Analisajatim.id | Blora – Pemerintah Kabupaten (Pemkab) Blora secara resmi membatalkan pelantikan 22 pejabat yang telah dilantik pada 22 Maret 2024 lalu. Pembatalan ini disebabkan adanya Surat Edaran Menteri Dalam Negeri No.100.2.1.3/1575/SJ tertanggal 29 Maret 2024 perihal Kewenangan Kepala Daerah yang melaksanakan Pilkada dalam aspek kepegawaian.
Kepala BKD Blora Heru Eko Wiyono mengaku, pelantikan tertanggal 22 Maret kemarin sudah dibatalkan. Sudah dikembalikan ke tempat semula.
“Salah satu dasar pelantikan tertanggal 22 Maret kemarin adalah surat himbauan dari Bawaslu Blora tertanggal 21 Maret 2024. Isinya menyatakan batas akhir melakukan penggantian pejabat adalah Hari Jumat, 22 Maret 2024,” terangnya.
Menanggapi polemik tersebut, Wakil Ketua DPRD Blora, Siswanto menekankan pentingnya ketelitian dari Badan Kepegawaian Daerah (BKD) Kabupaten Blora dalam memahami dan menghitung batas waktu larangan mutasi pejabat menjelang Pilkada.
“Badan Kepegawaian Daerah (BKD) Blora harus cerdas dan cermat dalam menghitung batas waktu larangan mutasi pejabat menjelang Pilkada.

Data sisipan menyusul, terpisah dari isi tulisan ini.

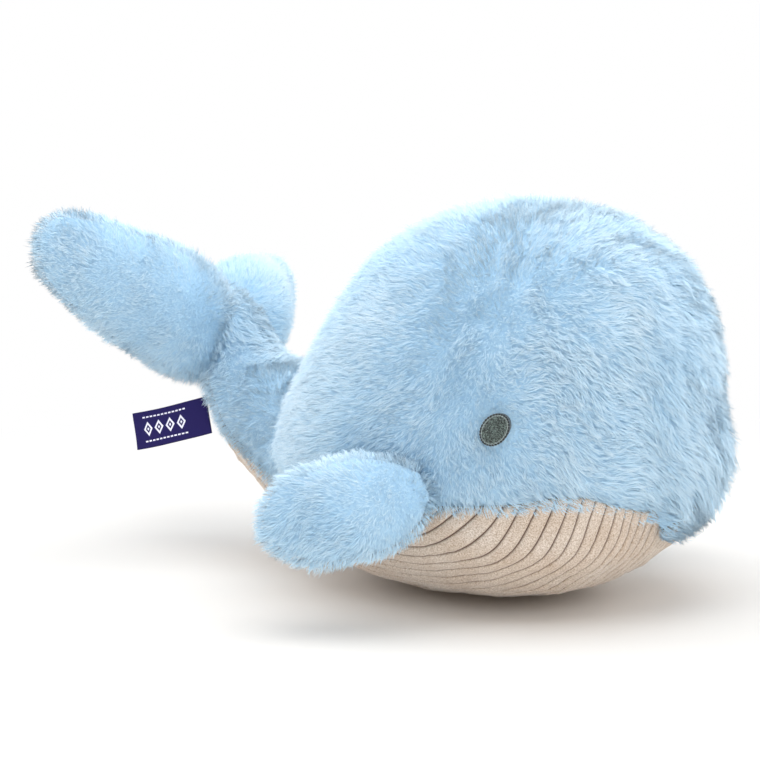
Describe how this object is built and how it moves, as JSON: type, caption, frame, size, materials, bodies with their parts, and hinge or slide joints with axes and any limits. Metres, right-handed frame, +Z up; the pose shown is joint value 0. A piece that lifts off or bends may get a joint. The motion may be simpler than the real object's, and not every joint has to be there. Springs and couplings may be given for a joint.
{
  "type": "plush whale",
  "caption": "Plush whale with a round fur body, corduroy belly, embroidered eyes, paddle flippers, an upturned tail with flukes and a folded side label.",
  "frame": {"origin": "centre of the flat patch of the belly that the whale rests on", "axes": "+X forward towards the nose, +Y towards the whale's left, +Z up"},
  "size_m": [0.3508, 0.2854, 0.194],
  "materials": {
    "side_fur": "long soft plush pile",
    "limb_fur": "long soft plush pile",
    "belly_corduroy": "wide-wale corduroy",
    "filling": "loose polyester fibre",
    "eye_thread": "satin-stitched thread",
    "label_tape": "woven tape"
  },
  "bodies": {
    "main_body": {"right_side_panel": "side_fur", "left_side_panel": "side_fur", "belly_panel": "belly_corduroy", "body_filling": "filling", "right_eye": "eye_thread", "left_eye": "eye_thread"},
    "tail": {"tail_right_panel": "side_fur", "tail_left_panel": "side_fur", "tail_belly_strip": "belly_corduroy", "tail_filling": "filling"},
    "right_fluke": {"right_fluke_front_panel": "limb_fur", "right_fluke_back_panel": "limb_fur", "right_fluke_filling": "filling"},
    "left_fluke": {"left_fluke_front_panel": "limb_fur", "left_fluke_back_panel": "limb_fur", "left_fluke_filling": "filling"},
    "right_flipper": {"right_flipper_outer_panel": "limb_fur", "right_flipper_inner_panel": "limb_fur", "right_flipper_filling": "filling"},
    "left_flipper": {"left_flipper_outer_panel": "limb_fur", "left_flipper_inner_panel": "limb_fur", "left_flipper_filling": "filling"},
    "label": {"side_label": "label_tape"}
  },
  "joints": [
    {"name": "tail_flex", "type": "hinge", "parent": "main_body", "child": "tail", "pos_m": [-0.09757, 0, 0.058], "axis": [0, 1, 0], "range_deg": [-18, 12], "stiffness_Nm_per_rad": 1.2},
    {"name": "right_fluke_flex", "type": "hinge", "parent": "tail", "child": "right_fluke", "pos_m": [-0.18097, -0.02487, 0.12126], "axis": [0.0512, -0.2079, -0.9768], "range_deg": [-22, 22], "stiffness_Nm_per_rad": 0.2},
    {"name": "left_fluke_flex", "type": "hinge", "parent": "tail", "child": "left_fluke", "pos_m": [-0.17848, 0.02681, 0.11039], "axis": [0.0512, -0.2079, -0.9768], "range_deg": [-22, 22], "stiffness_Nm_per_rad": 0.2},
    {"name": "right_flipper_flap", "type": "hinge", "parent": "main_body", "child": "right_flipper", "pos_m": [0.03308, -0.10143, 0.06145], "axis": [-0.5, 0, 0.866], "range_deg": [0, 60], "stiffness_Nm_per_rad": 0.15},
    {"name": "left_flipper_flap", "type": "hinge", "parent": "main_body", "child": "left_flipper", "pos_m": [0.03308, 0.10143, 0.06145], "axis": [0.5, 0, -0.866], "range_deg": [0, 60], "stiffness_Nm_per_rad": 0.15},
    {"name": "label_flap", "type": "hinge", "parent": "tail", "child": "label", "pos_m": [-0.16364, -0.02626, 0.07216], "axis": [0.3291, -0.1744, -0.928], "range_deg": [-50, 50], "stiffness_Nm_per_rad": 0.002}
  ]
}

Hal ini penting agar hak-hak pegawai yang dilantik tidak dirugikan,” kata Siswanto. Kamis, (30/05/2024).
Pembatalan pelantikan ini diharapkan tidak menimbulkan kerugian lebih lanjut bagi para pegawai yang telah dilantik. Siswanto berharap BKD Blora dapat segera menyelesaikan permasalahan ini dengan bijak dan profesional, sehingga tidak menimbulkan ketidakpastian dan kerugian bagi para pejabat yang terkena dampak.
“Supaya hak-hak pegawai yang dilantik tidak dirugikan, BKD harus bertindak cepat dan tepat dalam menyelesaikan masalah ini,” tambah Siswanto.

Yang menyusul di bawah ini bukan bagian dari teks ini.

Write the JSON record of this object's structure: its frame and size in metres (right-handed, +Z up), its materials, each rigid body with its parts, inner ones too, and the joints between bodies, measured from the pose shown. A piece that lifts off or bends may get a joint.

Keputusan pembatalan ini, lanjutnya, menjadi perhatian serius bagi pemerintahan daerah, terutama dalam masa persiapan menuju Pilkada yang akan datang.
“Kecermatan dan kehati-hatian dalam setiap langkah administratif sangat diperlukan untuk menjaga stabilitas dan kepercayaan publik terhadap pemerintah daerah,” lanjut Siswanto.

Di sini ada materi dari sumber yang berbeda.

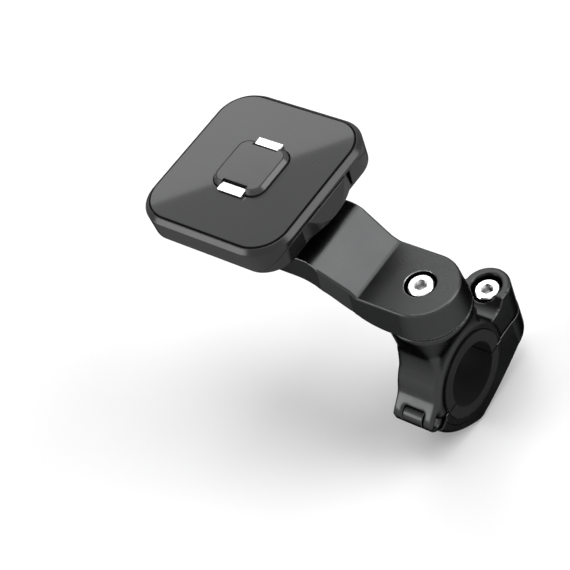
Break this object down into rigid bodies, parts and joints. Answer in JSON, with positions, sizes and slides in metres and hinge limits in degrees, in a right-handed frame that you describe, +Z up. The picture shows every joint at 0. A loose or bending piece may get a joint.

Siswanto juga menyampaikan, sebaiknya BKD harus pro aktif memberitahu kepada Kepala Daerah kalau memang ada aturan ini.
“BKD harus segera Gercep Satset komunikasi dan konsultasi ke Kemendagri. Apakah ini akan dikembalikan atau dilantik kembali,” jelasnya.
Siswanto menambahkan, ke depan, BKD harus lebih cermat dan teliti. Sebab menyangkut soal kepangkatan, promosi, mutasi, dan nasib pegawai.
“Mungkin pegawai yang dilantik tidak tahu aturannya. Atau bupati juga tidak tahu secara persisnya. Untuk itu, BKD harus pro aktif,” tambahnya.
Diketahui, berdasarkan ketentuan Pasal 71 Undang-Undang Nomor 10 Tahun 2016 tentang perubahan Kedua Atas Undang-Undang Nomor 1 tahun 2015 tentang Penetapan Peraturan Pemerintah Pengganti Undang-Undang Nomor 1 tahun 2014 tentang Pemilihan Gubernur, Bupati dan Walikota ayat (2) ditegaskan, bila Gubernur dan Wakil Gubernur, Bupati dan Wakil Bupati serta Wali Kota atau Wakil Wali Kota dilarang melakukan penggantian pejabat 6 (enam) bulan sebelum tanggal penetapan pasangan calon sampai dengan akhir masa jabatan kecuali mendapat persetujuan tertulis dari Menteri. (**)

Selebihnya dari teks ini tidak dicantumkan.